Mainframe System Software

Mr. Williams found learning about system software to be a rather trying experience, but he was much better off than his sister-in-law, Ms. Jones. System software in the mainframe world is much more complicated than in the microcomputer world. Fortunately, Ms. Jones needed little or no expert knowledge of it in order to deal successfully with her data processing department. Many layers of support personnel acted as a buffer between her and this aspect of the computer system.

The reasons for this complexity are various. When a computer is running, many things are going on. At the center is the control program or supervisor. This program, which is packaged with other standard programs by the computer manufacturer to make up an "operating system", has direct control of the computer. It decides which other programs to start and stop.
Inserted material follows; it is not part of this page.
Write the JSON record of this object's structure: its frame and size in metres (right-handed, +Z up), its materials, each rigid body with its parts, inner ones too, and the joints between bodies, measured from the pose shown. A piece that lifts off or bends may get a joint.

These other programs include general purpose programs that might be useful to anybody using the computer, as well as programs that apply to a particular business or situation. These latter are termed "application programs" to distinguish them from "system programs", and are usually developed specifically for the company that has purchased the computer system.

Application programs may themselves run programs that are part of the operating system. Every time a program reads information out of a disk file, it must run a special system program called an "access method". If it communicates with a user through a terminal it will use telecommunications software that probably comes with the system.

Multi-Programming, Multi-Processing

Probably the biggest complicating factor in system software is simply the large number of computing tasks going at at the same time. If a program running in a microcomputer is like a researcher reading a book in a library, the program mix churning in a mainframe resembles the floor of the New York Stock Exchange.

All computers require a control program, utilities, and application software. What makes the job of a mainframe operating system more complex is that there are always many programs going on at the same time. The computer doesn't perform separate operations simultaneously, but interleaves the instructions from many programs in the most efficient way. It is like a one-man band played with one hand, but so rapidly that it sounds like a symphony. The capability to run more than one program at the same time in this way is called multi-programming.

Another technique for increasing the work flow is called multi-processing. "Processing" here refers to the fact that a computer consists of a central processor connected to main storage. In large mainframe systems there is often so much main storage that most of it lies idle most of the time. By attaching a second "co-processor", the computer can simultaneously run different programs in the same main storage as long as they don't interfere with one another.

Mainframes must support a large number of users simultaneously, either through multi-programming, multi-processing or both. Many of these users communicate and share data with other users in the system. Many require special peripherals. Some may communicate with other computer systems over telecommunications lines. All of these functions require expensive hardware and complicated system software.

Monitoring the use of these resources becomes a constant preoccupation of the system operators overseeing the work flow. It was natural for system software to evolve to simplify and partly automate this job.

An important area of system software links the computer with terminals at which users and programmers can work. In MVS, the most powerful operating system, terminals usually connect using either the Time Sharing Option (TSO), or the Customer Information Control System (CICS). In Ms. Jones' company, TSO is used by programmers to write and test programs, and CICS serves the users in the various departments who need online information.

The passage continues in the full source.